Real limitations for the Latin American professional user
- Political censorship: not evasive, it's categorical on Chinese-government topics. If your work brushes geopolitics, journalism, Asian market analysis, it's a product limitation.
- Spanish quality: acceptable but with idiomatic and cultural errors more frequent than in Claude/GPT/Gemini. The training data is dominated by English and Chinese.
- Output safety: less worked through than in models aligned with constitutional AI or enterprise-grade RLHF. More prone to producing inappropriate outputs in edge cases.
- Privacy and jurisdiction: data sent to official Chinese APIs potentially falls under Chinese jurisdiction. For regulated enterprises, compliance is an open question corporate legal departments are only beginning to answer.
- Latency: for Latin American users, latency from chat.deepseek.com or chat.qwen.ai can be higher than Claude/ChatGPT (which have global edge presence). Mitigated by using Together, Fireworks, Groq or other providers hosting Chinese models on American infrastructure.
Editorial thesis: the end of the compute moat
The official story of 2022-2024 was: "the moat of frontier labs is compute — nobody else has the H100s or the capital." The real story of 2025 is: compute helps, but it isn't enough of a moat. DeepSeek showed that a relatively small team, with hardware restrictions, reaches the frontier with a better recipe. That's a strategic piece of news the industry is still digesting.
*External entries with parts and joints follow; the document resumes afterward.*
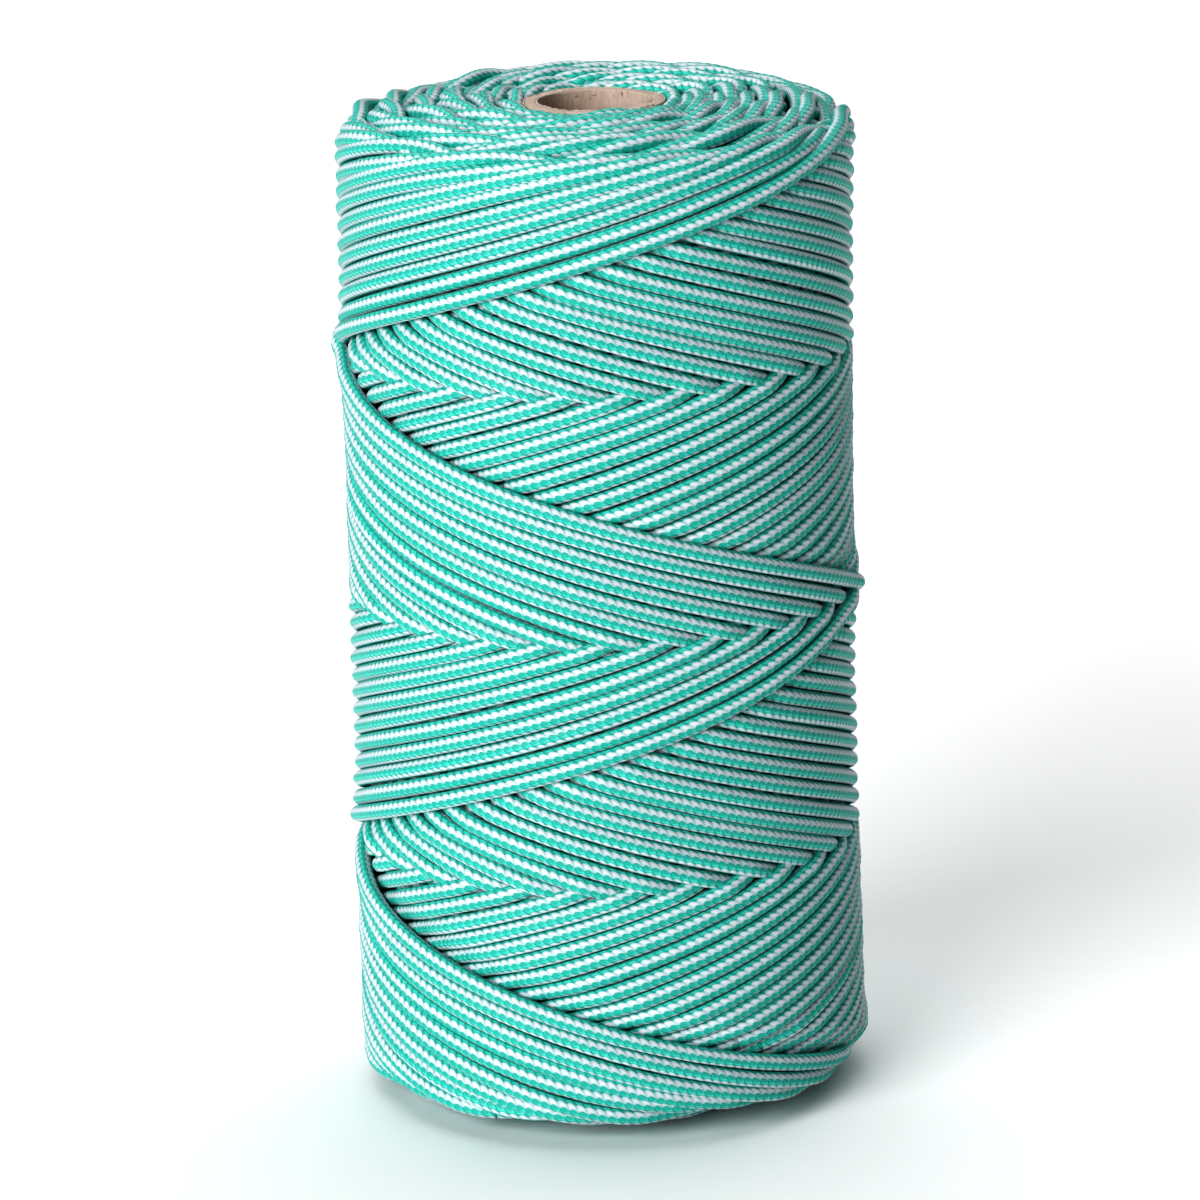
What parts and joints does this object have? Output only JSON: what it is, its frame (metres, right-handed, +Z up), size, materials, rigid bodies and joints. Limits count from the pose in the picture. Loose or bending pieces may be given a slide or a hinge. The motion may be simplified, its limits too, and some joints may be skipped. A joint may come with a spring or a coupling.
{
  "type": "cross-wound cord package",
  "caption": "Two-tone braided cord cross-wound without flanges on a plain cardboard tube, standing on end, bored through for a spindle",
  "frame": {"origin": "centre of the base that the package rests on", "axes": "+Z up along the tube; X and Y square to it, the package is round about Z"},
  "size_m": [0.118, 0.118, 0.233],
  "materials": {
    "kraft_liner": "matt spiral-wound kraft paper",
    "kraft_wall": "matt grey-brown board, cut ends",
    "kraft_face": "matt kraft paper",
    "braided_cord": "teal green and white stripes along the cord, slightly glossy synthetic yarn"
  },
  "bodies": {
    "root": {"core_tube_liner_ply": "kraft_liner", "core_tube_wall": "kraft_wall", "core_tube_face_ply": "kraft_face", "winding_pass_1": "braided_cord", "winding_pass_2": "braided_cord", "winding_pass_3": "braided_cord", "winding_pass_4": "braided_cord", "winding_pass_5": "braided_cord", "winding_pass_6": "braided_cord", "cord_inner_end": "braided_cord", "cord_outer_end": "braided_cord"}
  },
  "joints": []
}
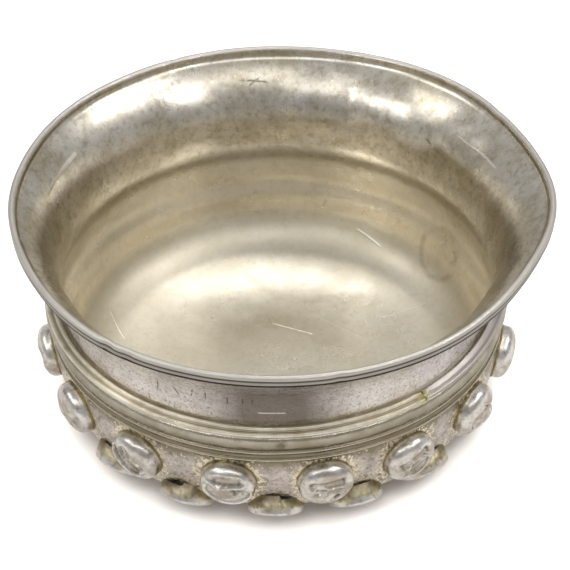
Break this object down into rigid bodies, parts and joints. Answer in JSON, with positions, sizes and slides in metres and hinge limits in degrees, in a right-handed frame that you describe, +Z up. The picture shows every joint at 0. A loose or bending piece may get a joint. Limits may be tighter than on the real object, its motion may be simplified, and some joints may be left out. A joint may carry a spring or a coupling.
{
  "type": "silver bowl",
  "caption": "Ancient hammered silver bowl with a flared lip, hollow neck, ridged shoulder and staggered rows of domed sheet bosses soldered round its belly.",
  "frame": {"origin": "centre of the flat underside that the bowl rests on", "axes": "+Z up along the bowl's axis, -Y towards the front, where an upper boss stands to each side of a lower one"},
  "size_m": [0.16, 0.16, 0.07],
  "materials": {
    "body_silver": "hammered and worn silver, tarnished, with traces of gilding",
    "moulding_silver": "drawn silver strip, worn, with pale tarnish in its groove",
    "boss_silver": "thin silver sheet, rubbed bright, dented, with traces of gilding round its edge"
  },
  "bodies": {
    "root": {"bowl_body": "body_silver", "shoulder_moulding": "moulding_silver", "upper_boss_01": "boss_silver", "upper_boss_02": "boss_silver", "upper_boss_03": "boss_silver", "upper_boss_04": "boss_silver", "upper_boss_05": "boss_silver", "upper_boss_06": "boss_silver", "upper_boss_07": "boss_silver", "upper_boss_08": "boss_silver", "upper_boss_09": "boss_silver", "upper_boss_10": "boss_silver", "upper_boss_11": "boss_silver", "upper_boss_12": "boss_silver", "upper_boss_13": "boss_silver", "upper_boss_14": "boss_silver", "upper_boss_15": "boss_silver", "upper_boss_16": "boss_silver", "lower_boss_01": "boss_silver", "lower_boss_02": "boss_silver", "lower_boss_03": "boss_silver", "lower_boss_04": "boss_silver", "lower_boss_05": "boss_silver", "lower_boss_06": "boss_silver", "lower_boss_07": "boss_silver", "lower_boss_08": "boss_silver", "lower_boss_09": "boss_silver", "lower_boss_10": "boss_silver", "lower_boss_11": "boss_silver", "lower_boss_12": "boss_silver", "lower_boss_13": "boss_silver", "lower_boss_14": "boss_silver", "lower_boss_15": "boss_silver", "lower_boss_16": "boss_silver"}
  },
  "joints": []
}
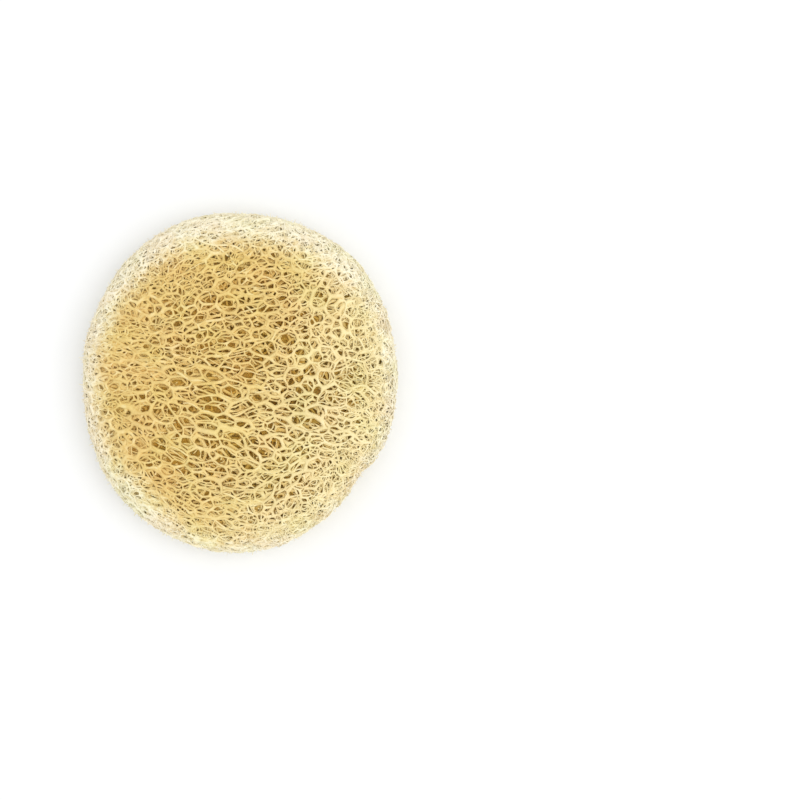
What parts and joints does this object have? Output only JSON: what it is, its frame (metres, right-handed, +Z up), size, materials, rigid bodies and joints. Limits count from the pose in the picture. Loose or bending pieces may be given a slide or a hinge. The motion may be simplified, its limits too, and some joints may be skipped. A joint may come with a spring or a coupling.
{
  "type": "natural loofah sponge",
  "caption": "Round, flattened natural loofah sponge: a pad of dried, straw-coloured plant fibres fused into a net, lying flat on its back face.",
  "frame": {"origin": "on the surface the pad rests on, under the middle of its bounding box", "axes": "+Z up through the thickness of the pad, +Y along the longer way across it, +X along the grain of the fibres"},
  "size_m": [0.1152, 0.1242, 0.0263],
  "materials": {
    "loofah_fibre": "matt dried plant fibre, straw gold on the faces and pale cream where the net is dense at the rim"
  },
  "bodies": {
    "root": {"loofah_sponge": "loofah_fibre"}
  },
  "joints": []
}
What does it mean for a professional in Buenos Aires, São Paulo or Mexico City? Three concrete things:
One, per-token cost will keep falling. Chinese APIs compete on price, American ones have to respond. For high-volume use cases (customer service, mass analysis, content generation at scale), the cost of AI stops being the constraint.
Two, local models become a real option. For privacy or offline tasks, being able to run a decent model on your own laptop changes the math. It doesn't replace Claude for critical tasks, but it covers 70% of daily use for free.
Three, dependence on a single lab decreases. The professional stack for the next year isn't "Claude or ChatGPT" — it's "Claude or ChatGPT as default, DeepSeek/Qwen as a high-volume alternative, local as a privacy option." That three-layer architecture is more robust and cheaper than 2023's dependency.
For the Spanish speaker producing serious professional work, the 2026 recommendation stays Claude, ChatGPT or Gemini as primary horses. But knowing that a free open-weight version of technical reasoning at o1 level exists, works, and is free changes the conversation about how wide the American labs' moat really was. It wasn't that wide. 2025 proved it.